Following are examples of costly products easily made by simply reading what is in them; sometimes they will list the percentage in the product of the active ingredients, making your job easier!
For example, swimmer's ear drops are around $6 per tiny bottle. They are made of hydrogen peroxide, glycerin, and filtered water, all of which combined are less than $6 and you can make enough for the entire county.
The all-natural products are always more expensive, but are the easiest to duplicate. Bug sprays usually consist of an inert ingredient and pine or cinnamon oil at a ratio of 2% to 98%. These oils aren't cheap, but a bottle is going to last a long, long time. Because of their potency, use with care. For an insect repellent on exposed skin, add just a few drops of citronella oil to a couple of ounces of olive or almond oil. A flea powder containing diatomateous earth costs around $15 for 16 oz. At your local farm-supply store, you can get a 50lb. bag of the earth for $30 and it can be used for all kinds of garden pests, including slugs.
Afraid of germs? Grapefruit-seed extract, or GSE, is one of the most powerful antibacterial, anti-viral, anti-whatever-is-thrown-at-it and about 30 drops in a quart of water is a super disinfectant spray. Colloidal silver and olive leaf extract are just as good. For bigger jobs, 1/2 cup of borax to a gallon of warm water will sanitize as well as hospital disinfectant, according to a California study. Anyone can tell that rubbing alcohol is the active ingredient in those hand-sanitizers. Keep some in a little spritzer if you need that antiseptic, sterile scent.
When it comes to cleaning, like cleans like. Shampoo will cut soap scum quickly and leaves a beautiful shine - just like hair! Orange or lemon oils, or laundry pre-wash for greasy, dirty clothes are super on kitchen grease.
You get the idea. Read labels. You'd be surprised at how easily you can duplicate formulas at home. It's a lot of fun, cheaper, safer, and you'll have the satisfaction of not adding to the coffers of the corporate giants!
More dollar stretchers and helpful tips:
Don't throw away your old Tupperware that's become sticky and discolored - sprinkle borax on it and scrub. It'll look and feel like new.

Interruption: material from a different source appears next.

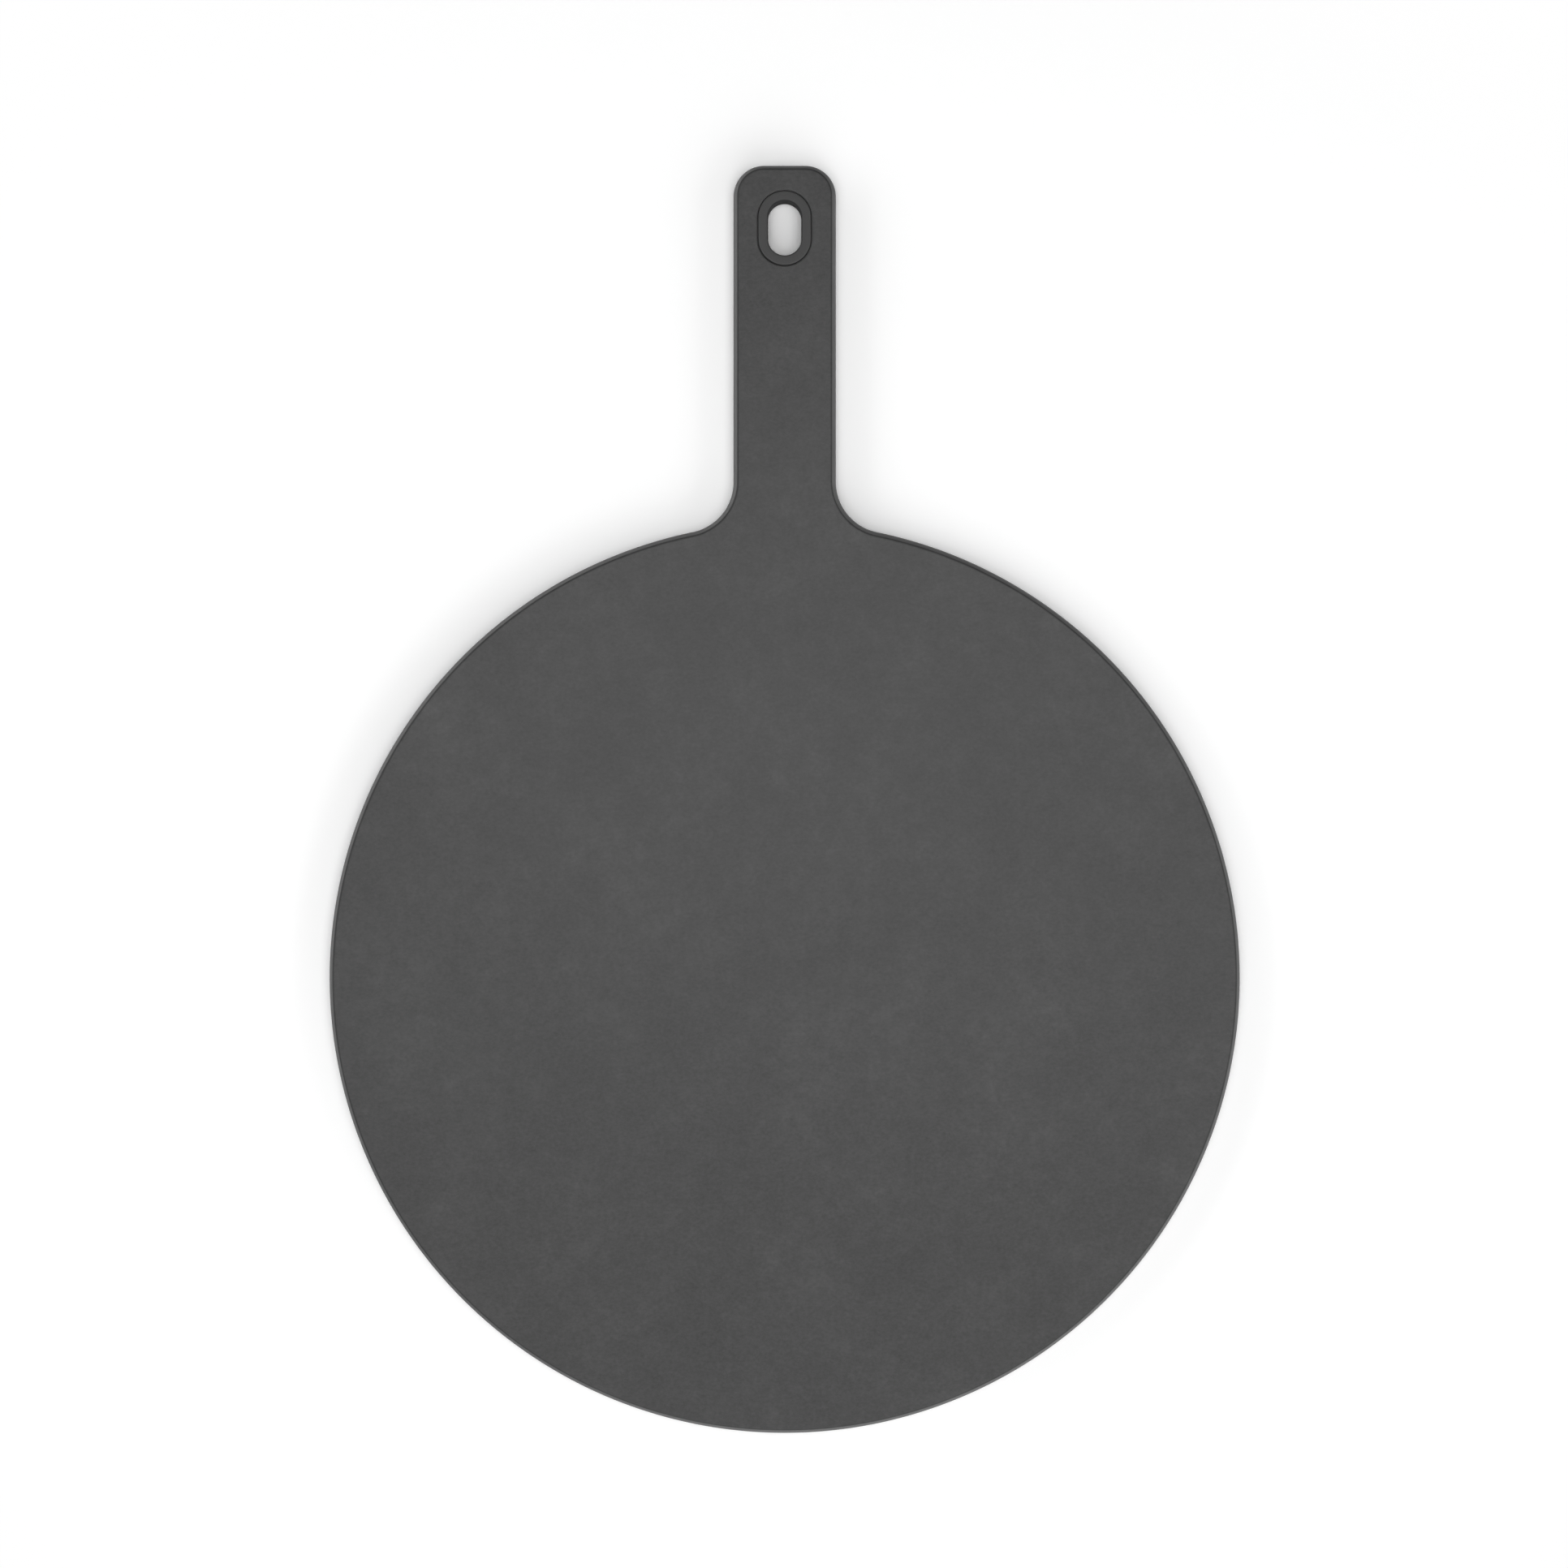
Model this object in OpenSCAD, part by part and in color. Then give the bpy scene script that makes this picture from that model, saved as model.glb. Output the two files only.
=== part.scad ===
// Round serving board with a paddle handle and a soft grommet in its hanging slot.
// A pressed fibre core carries a thin face sheet on each side, and both rims of the stack
// are rounded over. The grommet is a moulded ring that grips a web left in the core, with
// one flange let in flush on each face, so the board serves and rests on either side.
// The origin is the centre of the disc on the underside. +Y runs to the end of the handle
// and +Z points up through the serving face. All sizes are in millimetres.

/* [Board] */
// Diameter of the round serving area
disc_d = 355.6; // [240:0.1:420]
// Length over all, from the far edge of the disc to the end of the handle
board_len = 495; // [430:1:640]
// Thickness of the finished board
board_t = 6.35; // [5.6:0.05:12]
// Thickness of each face sheet
sheet_t = 0.2; // [0.15:0.05:0.5]
// Radius of the round-over along both rims
rim_r = 2.5; // [1:0.1:2.7]

/* [Handle] */
// Width of the handle
handle_w = 40; // [34:1:60]
// Radius of the two corners at the end of the handle
handle_corner_r = 12; // [4:0.5:16.5]
// Radius of the fillets where the handle flows into the disc
neck_r = 20; // [8:1:45]

/* [Hanging slot] */
// Width of the open slot through the grommet
slot_w = 13; // [9:0.5:18]
// Length of the open slot through the grommet
slot_len = 21.3; // [18.5:0.1:34]
// Distance from the end of the handle to the middle of the slot
slot_inset = 24.7; // [20:0.1:40]

/* [Grommet] */
// Width of the flange that shows round the slot on each face
flange_w = 3.9; // [2.6:0.1:5.5]
// Thickness of each flange
flange_t = 1.9; // [1.5:0.1:2.6]
// Wall of the waist that joins the two flanges
waist_t = 1.4; // [1:0.1:2.2]
// Radius of the lip where the flange turns into the slot
slot_lip_r = 0.7; // [0.3:0.1:1]
// Radius of the lip along the outside of the flange
flange_lip_r = 0.7; // [0.3:0.1:1.4]
// Depth of the flange's face below the face of the board
flange_set_back = 0.05; // [0.02:0.01:0.2]

/* [Pocket in the board] */
// Radius that eases the mouth of each pocket
mouth_r = 0.7; // [0.3:0.1:1.4]
// Gap between the flange and the wall of its pocket
seam_gap = 0.1; // [0.05:0.05:0.4]
// Gap between the waist and the hole in the web
waist_gap = 0.1; // [0.05:0.05:0.3]

/* [Hidden] */
$fn = 160;

// How far a cut or an overlap runs past the surface that it crosses
overrun = 1;

// Colours of the pressed board and of the moulded ring
sheet_grey = [0.33, 0.33, 0.33];
core_grey = [0.41, 0.41, 0.41];
grommet_grey = [0.29, 0.29, 0.29];

// Places of the outline, worked out from the driving sizes
disc_r = disc_d / 2;
handle_end_y = board_len - disc_r;
handle_half_w = handle_w / 2;
corner_x = handle_half_w - handle_corner_r;
corner_y = handle_end_y - handle_corner_r;

// Each neck fillet touches the disc and one side of the handle
neck_x = handle_half_w + neck_r;
neck_y = sqrt((disc_r + neck_r) ^ 2 - neck_x ^ 2);

// The slot, its grommet and its pocket share one middle and one straight run
slot_y = handle_end_y - slot_inset;
slot_run = slot_len - slot_w;
slot_r = slot_w / 2;
waist_hole_r = slot_r + waist_t + waist_gap;
pocket_r = slot_r + flange_w + seam_gap;
pocket_depth = flange_set_back + flange_t;

// Waste outside a rounded corner that sits at the origin and points to +x and +y
module corner_waste(r) {
    difference() {
        translate([-r, -r]) square(r + overrun);
        translate([-r, -r]) circle(r);
    }
}

// Repeats a section for the underside, mirrored about the middle of the board's thickness
module both_faces() {
    children();
    translate([0, board_t]) mirror([0, 1]) children();
}

// Waste outside the two rounded rims of an edge at x = 0
module rim_waste() {
    both_faces() translate([0, board_t]) corner_waste(rim_r);
}

// Section of one layer, from x = 0 out to the board's edge at x = reach
module edge_section(reach, bottom_z, thickness) {
    difference() {
        translate([0, bottom_z]) square([reach, thickness]);
        translate([reach, 0]) rim_waste();
    }
}

// The round serving area
module disc(bottom_z, thickness) {
    rotate_extrude() edge_section(disc_r, bottom_z, thickness);
}

// The handle, which starts a little inside the necks and ends in two rounded corners
module handle(bottom_z, thickness) {
    for (side = [0, 1]) {
        mirror([side, 0, 0]) {
            translate([0, corner_y, 0])
                rotate([90, 0, 0]) linear_extrude(corner_y - neck_y + overrun)
                    edge_section(handle_half_w, bottom_z, thickness);
            translate([corner_x, corner_y, 0])
                rotate_extrude(angle = 90) edge_section(handle_corner_r, bottom_z, thickness);
        }
    }
    translate([-corner_x, corner_y, 0])
        rotate([90, 0, 90]) linear_extrude(2 * corner_x)
            edge_section(handle_corner_r, bottom_z, thickness);
}

// Goes to the centre of the right neck fillet. Its y is reached in three steps, from whole
// millimetres to the last fraction, so that no digit of it is rounded off on the way.
module at_neck() {
    whole = floor(neck_y);
    thousandths = floor((neck_y - whole) * 1000) / 1000;
    translate([neck_x, whole, 0]) translate([0, thousandths, 0])
        translate([0, neck_y - whole - thousandths, 0]) children();
}

// The two necks, cut from one wedge by the fillets and their rounded rims. The wedge's slanted
// sides pass through the points where the fillets touch the disc, and its top through those
// on the handle.
module necks(bottom_z, thickness) {
    difference() {
        translate([0, 0, bottom_z]) linear_extrude(thickness)
            polygon([[0, 0], [neck_x, neck_y], [-neck_x, neck_y]]);
        for (side = [0, 1]) {
            mirror([side, 0, 0]) at_neck() rotate_extrude() {
                translate([0, -overrun]) square([neck_r, board_t + 2 * overrun]);
                translate([neck_r, 0]) mirror([1, 0]) rim_waste();
            }
        }
    }
}

// Carries a section round a slot whose ends have radius r, with x pointing away from the slot
module along_slot(r) {
    for (turn = [0, 180]) {
        translate([0, slot_y, 0]) rotate([0, 0, turn]) {
            translate([0, slot_run / 2, 0])
                rotate_extrude(angle = 180) translate([r, 0]) children();
            translate([r, slot_run / 2, 0])
                rotate([90, 0, 0]) linear_extrude(slot_run) children();
        }
    }
}

// Flat shape of a slot whose ends have radius r
module slot_shape(r) {
    translate([0, slot_y]) {
        square([2 * r, slot_run], center = true);
        for (side = [-1, 1]) translate([0, side * slot_run / 2]) circle(r);
    }
}

// One layer of the stack, with the grommet's pockets sunk into it from both faces
module layer(bottom_z, thickness) {
    difference() {
        union() {
            disc(bottom_z, thickness);
            handle(bottom_z, thickness);
            necks(bottom_z, thickness);
        }
        along_slot(pocket_r)
            both_faces() translate([0, board_t]) mirror([1, 0]) corner_waste(mouth_r);
        translate([0, 0, board_t - pocket_depth])
            linear_extrude(pocket_depth + overrun) slot_shape(pocket_r);
        translate([0, 0, -overrun])
            linear_extrude(pocket_depth + overrun) slot_shape(pocket_r);
    }
}

// Section of the grommet, with x = 0 on the wall of the open slot
module grommet_section() {
    translate([0, flange_set_back]) square([waist_t, board_t - 2 * flange_set_back]);
    both_faces() translate([0, board_t - pocket_depth]) {
        difference() {
            square([flange_w, flange_t]);
            translate([flange_w, flange_t]) corner_waste(flange_lip_r);
        }
    }
}

// Thin sheet that faces the serving side
module front_face_sheet() {
    color(sheet_grey) layer(board_t - sheet_t, sheet_t);
}

// Pressed core, with the web that the grommet grips
module core() {
    color(core_grey) difference() {
        layer(sheet_t, board_t - 2 * sheet_t);
        linear_extrude(board_t) slot_shape(waist_hole_r);
    }
}

// Thin sheet that faces the table
module back_face_sheet() {
    color(sheet_grey) layer(0, sheet_t);
}

// Moulded ring that lines the hanging slot
module hanging_grommet() {
    color(grommet_grey) along_slot(slot_r) difference() {
        grommet_section();
        both_faces()
            translate([0, board_t - flange_set_back]) mirror([1, 0]) corner_waste(slot_lip_r);
    }
}

front_face_sheet();
core();
back_face_sheet();
hanging_grommet();
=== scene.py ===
# %% [markdown]
# # A round serving board with a paddle handle
#
# This board is a sheet of pressed wood fibre and resin, about as thick as a pencil. A thin
# face sheet lies on each side of a slightly paler core, the rims are rounded over with a
# cutter, and a soft moulded grommet lines the slot that it hangs by. Four pieces in all.
#
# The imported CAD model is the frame: it says where each piece lies and how large it is. The
# pieces made here take the place of its nodes, with finer curves and a finish of their own.

from math import acos, atan2, cos, degrees, pi, radians, sin, sqrt

import bmesh
import bpy
from mathutils import Matrix, Vector


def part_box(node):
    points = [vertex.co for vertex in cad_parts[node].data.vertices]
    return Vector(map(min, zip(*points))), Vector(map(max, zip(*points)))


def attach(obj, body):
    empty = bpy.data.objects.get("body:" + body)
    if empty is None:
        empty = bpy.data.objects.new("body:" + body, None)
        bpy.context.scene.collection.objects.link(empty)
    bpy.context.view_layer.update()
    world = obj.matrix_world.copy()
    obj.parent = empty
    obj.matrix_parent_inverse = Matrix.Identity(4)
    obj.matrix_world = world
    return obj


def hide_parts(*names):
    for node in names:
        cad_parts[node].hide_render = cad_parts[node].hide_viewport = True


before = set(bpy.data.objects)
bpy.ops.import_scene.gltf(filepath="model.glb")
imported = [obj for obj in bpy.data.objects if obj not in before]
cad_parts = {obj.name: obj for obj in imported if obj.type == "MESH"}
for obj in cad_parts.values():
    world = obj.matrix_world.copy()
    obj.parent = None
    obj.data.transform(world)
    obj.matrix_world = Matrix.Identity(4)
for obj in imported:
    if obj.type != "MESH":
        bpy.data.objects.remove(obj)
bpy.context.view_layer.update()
print("nodes:", sorted(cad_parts))

# %% [markdown]
# ## The camera
#
# The photograph looks straight down on the board, with the handle at the top of the frame.
# With the board taken to be a quarter of an inch thick, how much of the slot's far wall shows
# tells how high the camera stood: a little under nine tenths of a metre, almost above the
# middle of the board's whole length. A longer lens from higher up would frame the board
# alike, but would show less of that wall.

# %% Set up the camera
CAMERA_HEIGHT = 0.855
CAMERA_X = -0.00027
CAMERA_Y = 0.0757
LENS_MM = 50
SENSOR_MM = 36

lens = bpy.data.cameras.new("top_camera")
lens.lens = LENS_MM
lens.sensor_width = SENSOR_MM
camera = bpy.data.objects.new("top_camera", lens)
camera.location = (CAMERA_X, CAMERA_Y, CAMERA_HEIGHT)
bpy.context.scene.collection.objects.link(camera)
bpy.context.scene.camera = camera
print("camera at", tuple(camera.location))

# %% [markdown]
# ## The sizes
#
# The pieces have to lie exactly where the CAD solids lie, so the sizes here are the ones the
# board was drawn with. They are written in millimetres, as a maker would, and turned into
# metres once. Only the thickness is read from the frame.

# %% Name the sizes
MM = 0.001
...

I inherited a car whose glass and paint were practically etched with the hardest water I've ever seen! I tried everything I could think of, but it looked like the water spots were INSIDE the glass and I almost gave up. Finally, a good, heavy-duty rubbing compound and WD-40, along with scrubbing using #00 and #000 steelwool did the trick! I used the compound and WD-40 with non-abrasive sponges on the paint to clean it. Spray the WD-40 first and let it sit a while, depending on how bad the stains are.
Use plain borax to clean really dirty, grimy hands. If you've been gardening without gloves, use the hose with a hard stream to clean under your fingernails quickly without scraping them.
Add a bottle of Pepsi, along with your detergent, to clean a load of really greasy clothes.
Above the stove or microwave are the worst places to keep herbs and spices. Keep away from heat in a cool, dry spot.